En ce qui concerne la Cène, on n’a que quelques paroles de l’institution où tout révèle la figure, tandis qu’en ce qui concerne le baptême on a une expression qui traverse la Bible entière. Evidemment le symbolisme qu’on a laissé subsister dans un sacrement annonce et constate le symbolisme primitif de l’autre.

Cela ressort d’ailleurs de l’analogie de l’Ecriture et de l’esprit de l’Évangile, où tout se rattache, non à l’acte matériel et à l’observance rituelle, mais à la direction intérieure qui, nous unissant à Christ dans sa mort et dans sa résurrection nous obtient les fruits de son œuvre et les effets de sa promesse. Il faut dire du baptême et de la Cène ce qui est dit Galates 5.6, et ailleurs, de la circoncision, ce que dit le Seigneur lui-même Jean 6.63 : « La chair ne profite de rien ; les paroles que je vous dis sont esprit et vie. »

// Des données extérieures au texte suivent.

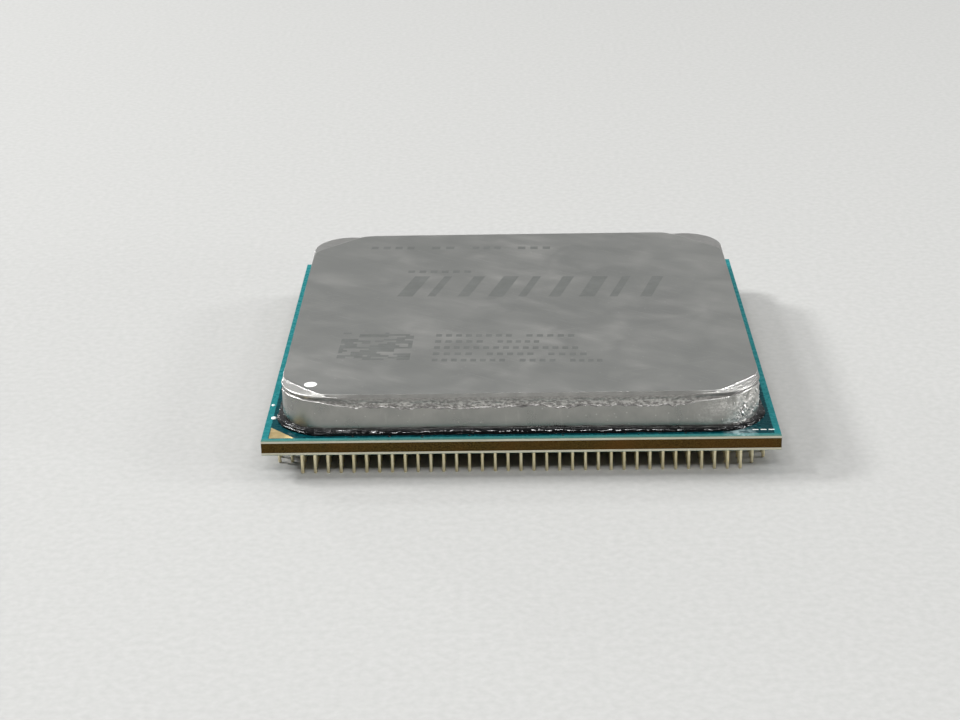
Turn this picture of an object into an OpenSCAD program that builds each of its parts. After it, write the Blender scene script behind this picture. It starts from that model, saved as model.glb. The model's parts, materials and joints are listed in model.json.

On ne saurait assez déplorer que le Sacrement de la Charité, la communion, soit devenu l’occasion de tant de controverses, de divisions, d’antipathies et de haines (1 Corinthiens 10.17). Qu’il ait donné lieu à des opinions diverses quand on a voulu en sonder la nature, il n’y a rien là qui doive étonner ; mais ces opinions auraient dû se supporter les unes les autres. Admettez le sens figuré ou le sens littéral ; croyez à la manducation sacramentelle, ou à la manducation spirituelle, ou à la manducation substantielle ; soyez Zwinglien, Calviniste, Luthérien ou Grec, qu’est-ce qui empêche que vous alliez ensemble à la Table sainte, gardant en vous et pour vous vos créances particulières ? — Le seul fait de l’adoration du sacrement élève une barrière insurmontable entre les catholiques et les autres chrétiens. — Mais partout où il n’existe que des vues théologiques différentes, on est inexcusable, selon l’esprit évangélique, de faire un signe de rupture du signe de l’union.